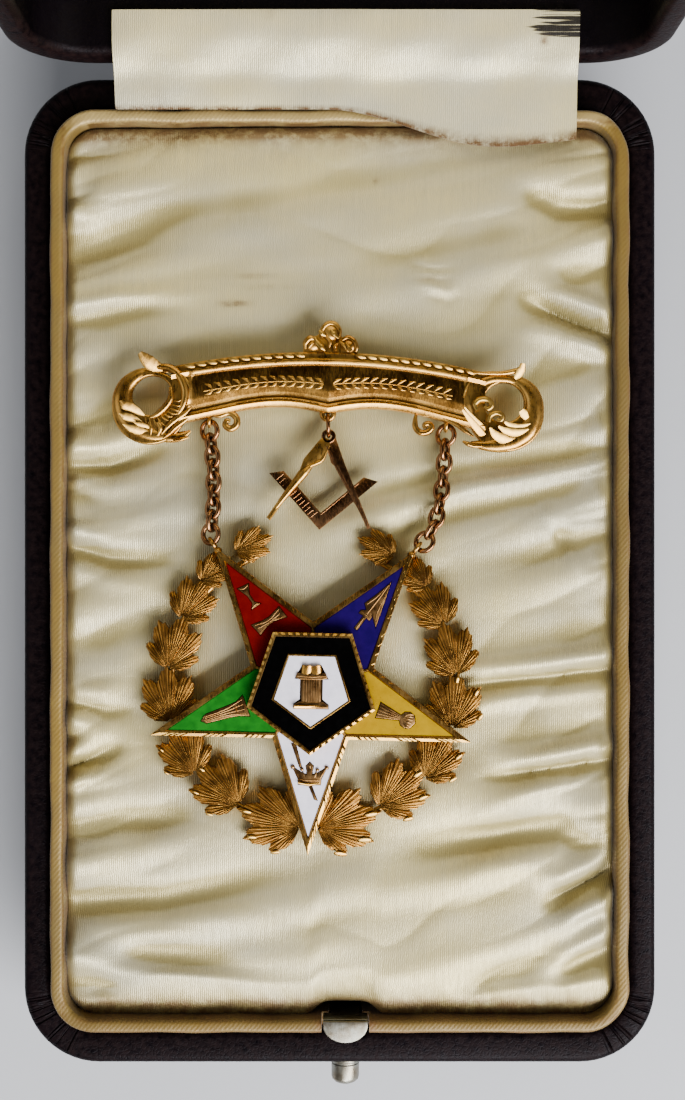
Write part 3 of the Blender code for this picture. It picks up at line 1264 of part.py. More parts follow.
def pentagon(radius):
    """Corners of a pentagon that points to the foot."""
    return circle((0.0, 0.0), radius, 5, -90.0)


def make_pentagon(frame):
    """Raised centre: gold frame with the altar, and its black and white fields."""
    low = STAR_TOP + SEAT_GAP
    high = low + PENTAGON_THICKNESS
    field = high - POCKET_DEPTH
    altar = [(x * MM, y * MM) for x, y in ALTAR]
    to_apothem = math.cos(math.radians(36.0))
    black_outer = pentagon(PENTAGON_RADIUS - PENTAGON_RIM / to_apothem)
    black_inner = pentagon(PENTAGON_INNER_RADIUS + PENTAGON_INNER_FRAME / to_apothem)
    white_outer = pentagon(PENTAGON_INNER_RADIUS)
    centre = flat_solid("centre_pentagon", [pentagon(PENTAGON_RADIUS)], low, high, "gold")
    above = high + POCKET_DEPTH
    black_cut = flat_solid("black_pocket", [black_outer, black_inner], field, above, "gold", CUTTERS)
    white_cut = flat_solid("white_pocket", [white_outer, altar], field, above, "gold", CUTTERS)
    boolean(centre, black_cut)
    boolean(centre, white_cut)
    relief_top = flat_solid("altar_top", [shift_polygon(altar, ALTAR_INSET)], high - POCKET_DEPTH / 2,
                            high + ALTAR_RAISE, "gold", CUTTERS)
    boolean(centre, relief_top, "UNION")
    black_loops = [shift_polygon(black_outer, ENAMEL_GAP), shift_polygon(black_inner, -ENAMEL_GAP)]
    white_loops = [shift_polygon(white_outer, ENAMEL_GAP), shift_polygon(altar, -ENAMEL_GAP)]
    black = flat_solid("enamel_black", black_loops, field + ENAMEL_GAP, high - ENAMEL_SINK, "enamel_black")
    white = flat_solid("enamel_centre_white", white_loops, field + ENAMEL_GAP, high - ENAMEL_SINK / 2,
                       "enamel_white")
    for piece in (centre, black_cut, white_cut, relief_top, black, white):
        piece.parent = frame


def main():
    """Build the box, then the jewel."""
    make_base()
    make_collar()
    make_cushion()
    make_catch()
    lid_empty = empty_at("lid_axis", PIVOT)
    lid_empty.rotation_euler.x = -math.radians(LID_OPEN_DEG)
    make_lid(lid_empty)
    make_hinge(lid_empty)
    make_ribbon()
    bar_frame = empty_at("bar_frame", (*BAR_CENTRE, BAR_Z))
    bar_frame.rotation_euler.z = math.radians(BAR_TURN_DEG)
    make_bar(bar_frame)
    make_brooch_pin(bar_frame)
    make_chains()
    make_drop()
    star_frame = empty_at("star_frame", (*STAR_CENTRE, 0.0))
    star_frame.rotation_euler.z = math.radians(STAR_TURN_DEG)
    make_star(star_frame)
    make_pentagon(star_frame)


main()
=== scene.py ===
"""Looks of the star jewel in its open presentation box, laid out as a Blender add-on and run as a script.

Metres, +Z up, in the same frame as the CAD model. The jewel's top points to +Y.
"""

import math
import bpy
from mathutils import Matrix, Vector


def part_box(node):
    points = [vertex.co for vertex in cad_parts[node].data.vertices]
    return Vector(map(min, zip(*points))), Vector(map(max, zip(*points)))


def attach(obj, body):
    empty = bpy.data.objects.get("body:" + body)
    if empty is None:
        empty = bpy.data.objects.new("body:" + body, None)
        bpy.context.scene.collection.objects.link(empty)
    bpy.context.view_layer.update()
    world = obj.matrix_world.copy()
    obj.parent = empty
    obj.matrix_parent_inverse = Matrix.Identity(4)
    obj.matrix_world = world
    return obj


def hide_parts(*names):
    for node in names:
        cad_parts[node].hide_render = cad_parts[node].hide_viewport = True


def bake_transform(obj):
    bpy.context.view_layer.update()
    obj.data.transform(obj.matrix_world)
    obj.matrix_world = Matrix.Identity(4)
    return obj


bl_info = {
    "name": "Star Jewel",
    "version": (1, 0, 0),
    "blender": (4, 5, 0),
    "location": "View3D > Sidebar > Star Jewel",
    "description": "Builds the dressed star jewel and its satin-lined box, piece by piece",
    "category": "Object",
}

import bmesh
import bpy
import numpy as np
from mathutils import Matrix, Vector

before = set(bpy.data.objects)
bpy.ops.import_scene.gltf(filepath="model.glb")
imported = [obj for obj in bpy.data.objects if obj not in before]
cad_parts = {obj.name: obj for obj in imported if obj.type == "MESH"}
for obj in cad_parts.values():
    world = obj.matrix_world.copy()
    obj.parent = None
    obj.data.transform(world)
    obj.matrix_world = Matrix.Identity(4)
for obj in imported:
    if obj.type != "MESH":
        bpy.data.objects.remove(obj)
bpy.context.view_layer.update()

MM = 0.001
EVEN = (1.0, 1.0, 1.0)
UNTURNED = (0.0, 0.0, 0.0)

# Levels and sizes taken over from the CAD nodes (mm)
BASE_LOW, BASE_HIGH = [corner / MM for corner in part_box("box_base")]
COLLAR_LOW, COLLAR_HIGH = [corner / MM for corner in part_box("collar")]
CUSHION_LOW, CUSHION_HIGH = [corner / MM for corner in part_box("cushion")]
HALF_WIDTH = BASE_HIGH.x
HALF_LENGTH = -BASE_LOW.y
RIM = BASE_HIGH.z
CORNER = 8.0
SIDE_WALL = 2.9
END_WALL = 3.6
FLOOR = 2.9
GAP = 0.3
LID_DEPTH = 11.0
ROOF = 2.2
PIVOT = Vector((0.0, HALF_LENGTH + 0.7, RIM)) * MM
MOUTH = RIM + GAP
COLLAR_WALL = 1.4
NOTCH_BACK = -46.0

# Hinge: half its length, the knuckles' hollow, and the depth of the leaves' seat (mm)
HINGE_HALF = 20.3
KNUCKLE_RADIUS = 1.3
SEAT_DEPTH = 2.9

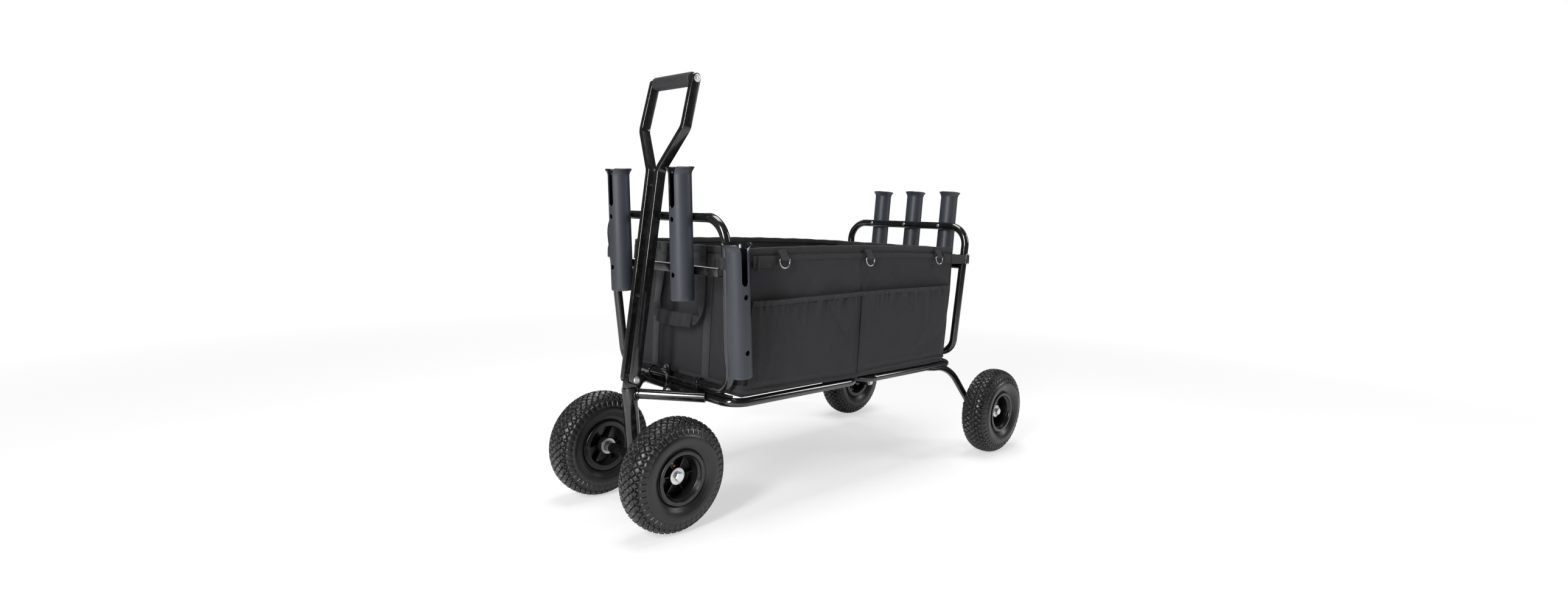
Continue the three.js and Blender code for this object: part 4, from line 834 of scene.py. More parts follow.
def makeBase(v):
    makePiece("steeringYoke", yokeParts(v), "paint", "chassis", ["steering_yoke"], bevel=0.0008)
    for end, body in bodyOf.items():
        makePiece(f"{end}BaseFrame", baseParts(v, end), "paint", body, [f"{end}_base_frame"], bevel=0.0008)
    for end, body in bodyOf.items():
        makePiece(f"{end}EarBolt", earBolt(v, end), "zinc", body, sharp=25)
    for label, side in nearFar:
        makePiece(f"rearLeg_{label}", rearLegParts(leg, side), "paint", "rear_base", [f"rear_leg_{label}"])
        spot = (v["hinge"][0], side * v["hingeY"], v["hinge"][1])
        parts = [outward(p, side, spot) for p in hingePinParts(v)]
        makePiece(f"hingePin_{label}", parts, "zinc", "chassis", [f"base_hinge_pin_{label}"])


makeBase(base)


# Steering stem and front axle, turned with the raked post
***
Print exactly the lines from the line with "make_bar(bar_frame)" to the line with "obj.parent = empty", both included, and nothing else.

▶ [Solution to this exercise]
    make_bar(bar_frame)
    make_brooch_pin(bar_frame)
    make_chains()
    make_drop()
    star_frame = empty_at("star_frame", (*STAR_CENTRE, 0.0))
    star_frame.rotation_euler.z = math.radians(STAR_TURN_DEG)
    make_star(star_frame)
    make_pentagon(star_frame)


main()
=== scene.py ===
"""Looks of the star jewel in its open presentation box, laid out as a Blender add-on and run as a script.

Metres, +Z up, in the same frame as the CAD model. The jewel's top points to +Y.
"""

import math
import bpy
from mathutils import Matrix, Vector


def part_box(node):
    points = [vertex.co for vertex in cad_parts[node].data.vertices]
    return Vector(map(min, zip(*points))), Vector(map(max, zip(*points)))


def attach(obj, body):
    empty = bpy.data.objects.get("body:" + body)
    if empty is None:
        empty = bpy.data.objects.new("body:" + body, None)
        bpy.context.scene.collection.objects.link(empty)
    bpy.context.view_layer.update()
    world = obj.matrix_world.copy()
    obj.parent = empty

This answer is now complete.